I really hate it when mainstream media covers lame science.

This study recently done at the University of Pennsylvania is interesting but not really helpful.

For starters. It was VERY small…. dozens of subjects:

In what was the longest sleep-restriction study of its kind, Dinges and his lead author, Hans Van Dongen, assigned dozens of subjects to three different groups for their 2003 study: some slept four hours, others six hours and others, for the lucky control group, eight hours — for two weeks in the lab.

This is the longest study of its kind? For two weeks? I’m confused.

Then there is this infographic:

Screen shot 2011-04-17 at 4.08.12 PM.png

What was the source of this data? Self reported?
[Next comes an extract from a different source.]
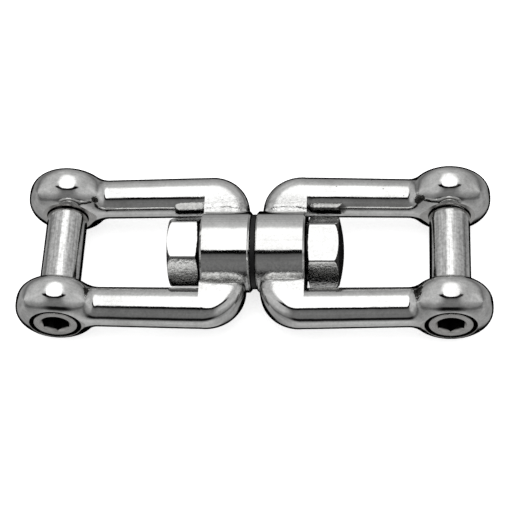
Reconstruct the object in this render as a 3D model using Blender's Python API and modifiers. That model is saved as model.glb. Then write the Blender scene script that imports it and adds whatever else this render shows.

I don’t even know where to being with the flaws with self reported assessment.

Not surprisingly, those who had eight hours of sleep hardly had any attention lapses and no cognitive declines over the 14 days of the study. What was interesting was that those in the four- and six-hour groups had P.V.T. results that declined steadily with almost each passing day.

So subjects that needed 8 hours of sleep performed poorly when constrained to less hours of sleep? And we’re surprised by these findings?

And of course the NY Times doesn’t link to the actual study nor does it appear that the study is online from a Google search.

Part of the problem is that research community still doesn’t publish online.

However, when the NY Times publishes articles with such poor quality I’m not exactly encouraged to pay for articles of such low quality.

Also, why are they writing a story about a study done in 2003? That’s 8 years ago!

The biggest problem I have with this article is that the core idea of sleep optimization is to get the same quality of life with but with less sleep.

Telling people to just cold turkey start sleeping less isn’t going to have reasonable results.

You might as well tell random people to start running a marathon and then act surprised when they hurt themselves.

This is my 3rd day sleeping in an environment which is 100% pitch black with no interruptions (no sound).

My bike rides have seen a marked improvement in their subjective ride quality. I also feel a bit more rested in the afternoons.

What’s more amazing are that my dreams are now amazingly vivid!

For the last three nights I’ve had very profound dreams. These really were inspiring and I found myself thinking about them well into the afternoon.

I haven’t dreamt like this in years!

If this continues, I’m going to restart the habit of keeping a dream journal (perhaps via audio).

Additionally, my rides have been improving. My subjective ride quality on my morning 15 mile ride was about an 8 out of 10 … which is really good as lately I’ve felt I’ve been overtraining.

I hypothesize that the quality of REM is significantly improving which explains the vibrant dreams and also explains the aided recovery in my fitness.

I was able to experiment with this by not replacing my blinds but instead just taping black trash bags over the window. It’s not pretty and only temporary. I’ll buy more expensive blinds in the future but this was a cheap $20 experiment.

I also found that I wasn’t able to fully black out the whole room and there are some spots which let in some mild light in the morning. Interestingly, the last 2 days I woke up just after sunrise so I think if I make sure no light is let in EVEN during sunrise then I can further optimize my sleep experience.

So far this has been full of WIN. Very excited to see what happens over the next few weeks.

My initial goals were to sleep less total hours but I’ll settle for this as it will also have a significant impact on my quality of life.

Another quick thought. The Zeo has turned out to be of no help. My ZQ scores are the same if not lower. On Sunday night I woke up 5 times. The Zeo says I only woke up once. My current thinking about the Zeo is that it’s an expensive pseudoscientific toy… Even gradual wake up function hasn’t helped me.